Clause 17: The Gender Commission and the Architecture of Equality
Clause 17 proposes repealing Part 4 of Chapter 12, dissolving the Zimbabwe Gender Commission and transferring its functions to the Zimbabwe Human Rights Commission. Contrary to alarmist interpretations, this amendment can be understood, if properly implemented, as a structural realignment rather than an erosion of rights.
Modern equality jurisprudence increasingly recognises that discrimination is intersectional and that rights protection should avoid rigid institutional siloing. By integrating gender equality into a broader human rights framework, Zimbabwe aligns itself with constitutional systems that emphasise substantive, universal equality rather than categorical exceptionalism.
This approach reduces the risk of constitutionally sanctioned asymmetry, where one group’s rights are institutionally privileged in ways that generate legal imbalance. Anchoring gender justice within a single, empowered human rights body affirms equality as universal and indivisible, provided enforcement capacity and political independence are genuinely preserved.

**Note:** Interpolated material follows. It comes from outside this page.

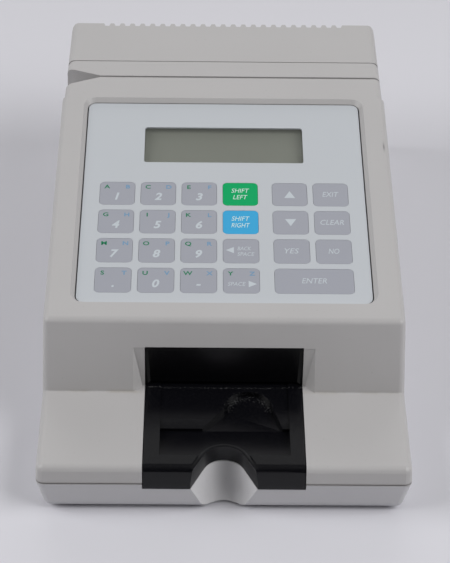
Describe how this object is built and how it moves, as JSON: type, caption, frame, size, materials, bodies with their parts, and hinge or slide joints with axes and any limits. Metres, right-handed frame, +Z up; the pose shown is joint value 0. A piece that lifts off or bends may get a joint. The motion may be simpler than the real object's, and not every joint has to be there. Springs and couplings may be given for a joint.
{
  "type": "blood coagulation monitor",
  "caption": "Benchtop blood coagulation monitor with a sloping keypad panel, a small display, a black card station with a thumb notch and a card swipe slot.",
  "frame": {"origin": "on the surface it stands on, under the middle of the case", "axes": "+X to the user's right, +Y from the front to the rear, +Z up"},
  "size_m": [0.16, 0.2696, 0.0743],
  "materials": {
    "base_plastic": "satin, cool grey, fine moulded grain",
    "upper_plastic": "satin, warm light grey, fine moulded grain",
    "overlay_film": "satin printed film, pale blue grey",
    "key_grey": "satin, blue grey",
    "key_green": "satin, green",
    "key_blue": "satin, blue",
    "clear_plastic": "clear",
    "display_glass": "dull green grey",
    "black_plastic": "half gloss, black",
    "circuit_board": "lacquered green laminate",
    "steel": "plain zinc plated",
    "aluminium": "milled",
    "copper": "enamelled copper winding",
    "cell_wrap": "shrink wrap",
    "rubber": "dark, matt"
  },
  "bodies": {
    "case": {"base_housing": "base_plastic", "battery_hatch": "base_plastic", "upper_housing": "upper_plastic", "swipe_bridge": "upper_plastic", "rear_cover": "upper_plastic", "keypad_overlay": "overlay_film", "display_window": "clear_plastic", "switch_sheet": "clear_plastic", "display_glass": "display_glass", "card_tray": "black_plastic", "card_hood": "black_plastic", "optics_head": "black_plastic", "rocker_frame": "black_plastic", "power_inlet": "black_plastic", "processor": "black_plastic", "display_board": "circuit_board", "main_board": "circuit_board", "display_frame": "steel", "magnet_core": "steel", "head_spring": "steel", "serial_port": "steel", "case_screw_front_left": "steel", "case_screw_front_right": "steel", "case_screw_middle_left": "steel", "case_screw_middle_right": "steel", "case_screw_rear_left": "steel", "case_screw_rear_right": "steel", "heater_plate": "aluminium", "optics_bracket": "aluminium", "magnet_coil": "copper", "battery_pack": "cell_wrap", "foot_front_left": "rubber", "foot_front_right": "rubber", "foot_rear_left": "rubber", "foot_rear_right": "rubber"},
    "key_1": {"key_1": "key_grey"},
    "key_2": {"key_2": "key_grey"},
    "key_3": {"key_3": "key_grey"},
    "key_shift_left": {"key_shift_left": "key_green"},
    "key_up": {"key_up": "key_grey"},
    "key_exit": {"key_exit": "key_grey"},
    "key_4": {"key_4": "key_grey"},
    "key_5": {"key_5": "key_grey"},
    "key_6": {"key_6": "key_grey"},
    "key_shift_right": {"key_shift_right": "key_blue"},
    "key_down": {"key_down": "key_grey"},
    "key_clear": {"key_clear": "key_grey"},
    "key_7": {"key_7": "key_grey"},
    "key_8": {"key_8": "key_grey"},
    "key_9": {"key_9": "key_grey"},
    "key_back_space": {"key_back_space": "key_grey"},
    "key_yes": {"key_yes": "key_grey"},
    "key_no": {"key_no": "key_grey"},
    "key_point": {"key_point": "key_grey"},
    "key_0": {"key_0": "key_grey"},
    "key_minus": {"key_minus": "key_grey"},
    "key_space": {"key_space": "key_grey"},
    "key_enter": {"key_enter": "key_grey"},
    "rocker": {"power_rocker": "black_plastic"},
    "head": {"read_head": "steel"}
  },
  "joints": [
    {"name": "key_1_press", "type": "slide", "parent": "case", "child": "key_1", "axis": [0, 0.0851, -0.9964], "range_m": [0, 0.0004], "stiffness_N_per_m": 800},
    {"name": "key_2_press", "type": "slide", "parent": "case", "child": "key_2", "axis": [0, 0.0851, -0.9964], "range_m": [0, 0.0004], "stiffness_N_per_m": 800},
    {"name": "key_3_press", "type": "slide", "parent": "case", "child": "key_3", "axis": [0, 0.0851, -0.9964], "range_m": [0, 0.0004], "stiffness_N_per_m": 800},
    {"name": "key_shift_left_press", "type": "slide", "parent": "case", "child": "key_shift_left", "axis": [0, 0.0851, -0.9964], "range_m": [0, 0.0004], "stiffness_N_per_m": 800},
    {"name": "key_up_press", "type": "slide", "parent": "case", "child": "key_up", "axis": [0, 0.0851, -0.9964], "range_m": [0, 0.0004], "stiffness_N_per_m": 800},
    {"name": "key_exit_press", "type": "slide", "parent": "case", "child": "key_exit", "axis": [0, 0.0851, -0.9964], "range_m": [0, 0.0004], "stiffness_N_per_m": 800},
    {"name": "key_4_press", "type": "slide", "parent": "case", "child": "key_4", "axis": [0, 0.0851, -0.9964], "range_m": [0, 0.0004], "stiffness_N_per_m": 800},
    {"name": "key_5_press", "type": "slide", "parent": "case", "child": "key_5", "axis": [0, 0.0851, -0.9964], "range_m": [0, 0.0004], "stiffness_N_per_m": 800},
    {"name": "key_6_press", "type": "slide", "parent": "case", "child": "key_6", "axis": [0, 0.0851, -0.9964], "range_m": [0, 0.0004], "stiffness_N_per_m": 800},
    {"name": "key_shift_right_press", "type": "slide", "parent": "case", "child": "key_shift_right", "axis": [0, 0.0851, -0.9964], "range_m": [0, 0.0004], "stiffness_N_per_m": 800},
    {"name": "key_down_press", "type": "slide", "parent": "case", "child": "key_down", "axis": [0, 0.0851, -0.9964], "range_m": [0, 0.0004], "stiffness_N_per_m": 800},
    {"name": "key_clear_press", "type": "slide", "parent": "case", "child": "key_clear", "axis": [0, 0.0851, -0.9964], "range_m": [0, 0.0004], "stiffness_N_per_m": 800},
    {"name": "key_7_press", "type": "slide", "parent": "case", "child": "key_7", "axis": [0, 0.0851, -0.9964], "range_m": [0, 0.0004], "stiffness_N_per_m": 800},
    {"name": "key_8_press", "type": "slide", "parent": "case", "child": "key_8", "axis": [0, 0.0851, -0.9964], "range_m": [0, 0.0004], "stiffness_N_per_m": 800},
    {"name": "key_9_press", "type": "slide", "parent": "case", "child": "key_9", "axis": [0, 0.0851, -0.9964], "range_m": [0, 0.0004], "stiffness_N_per_m": 800},
    {"name": "key_back_space_press", "type": "slide", "parent": "case", "child": "key_back_space", "axis": [0, 0.0851, -0.9964], "range_m": [0, 0.0004], "stiffness_N_per_m": 800},
    {"name": "key_yes_press", "type": "slide", "parent": "case", "child": "key_yes", "axis": [0, 0.0851, -0.9964], "range_m": [0, 0.0004], "stiffness_N_per_m": 800},
    {"name": "key_no_press", "type": "slide", "parent": "case", "child": "key_no", "axis": [0, 0.0851, -0.9964], "range_m": [0, 0.0004], "stiffness_N_per_m": 800},
    {"name": "key_point_press", "type": "slide", "parent": "case", "child": "key_point", "axis": [0, 0.0851, -0.9964], "range_m": [0, 0.0004], "stiffness_N_per_m": 800},
    {"name": "key_0_press", "type": "slide", "parent": "case", "child": "key_0", "axis": [0, 0.0851, -0.9964], "range_m": [0, 0.0004], "stiffness_N_per_m": 800},
    {"name": "key_minus_press", "type": "slide", "parent": "case", "child": "key_minus", "axis": [0, 0.0851, -0.9964], "range_m": [0, 0.0004], "stiffness_N_per_m": 800},
    {"name": "key_space_press", "type": "slide", "parent": "case", "child": "key_space", "axis": [0, 0.0851, -0.9964], "range_m": [0, 0.0004], "stiffness_N_per_m": 800},
    {"name": "key_enter_press", "type": "slide", "parent": "case", "child": "key_enter", "axis": [0, 0.0851, -0.9964], "range_m": [0, 0.0004], "stiffness_N_per_m": 800},
    {"name": "power_rocker_tip", "type": "hinge", "parent": "case", "child": "rocker", "pos_m": [0.052, 0.13085, 0.032], "axis": [1, 0, 0], "range_deg": [0, 14]},
    {"name": "read_head_give", "type": "slide", "parent": "case", "child": "head", "axis": [0, 1, 0], "range_m": [0, 0.0008], "stiffness_N_per_m": 1500, "deforming": ["head_spring"]}
  ]
}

Conclusion: Constitutional Convenience Versus Democratic Integrity
Taken together, these amendments reflect a constitutional philosophy that prioritises administrative convenience, elite stability and institutional control over participatory democracy and popular accountability. While some arguments, particularly around election fatigue and policy continuity, deserve serious consideration, the chosen constitutional instruments are disproportionate and, in several respects, regressive.
Modern democracies do not secure stability by insulating leaders from the people. They do so by strengthening institutions, protecting constitutional supremacy, dispersing power, and deepening civic participation. Zimbabwe’s challenge is not excessive democracy, but fragile institutions. Constitutional reform should therefore expand democratic legitimacy, not narrow it, anchor authority in consent, not compliance, and preserve the Constitution as a living restraint on power, not a procedural shield for it.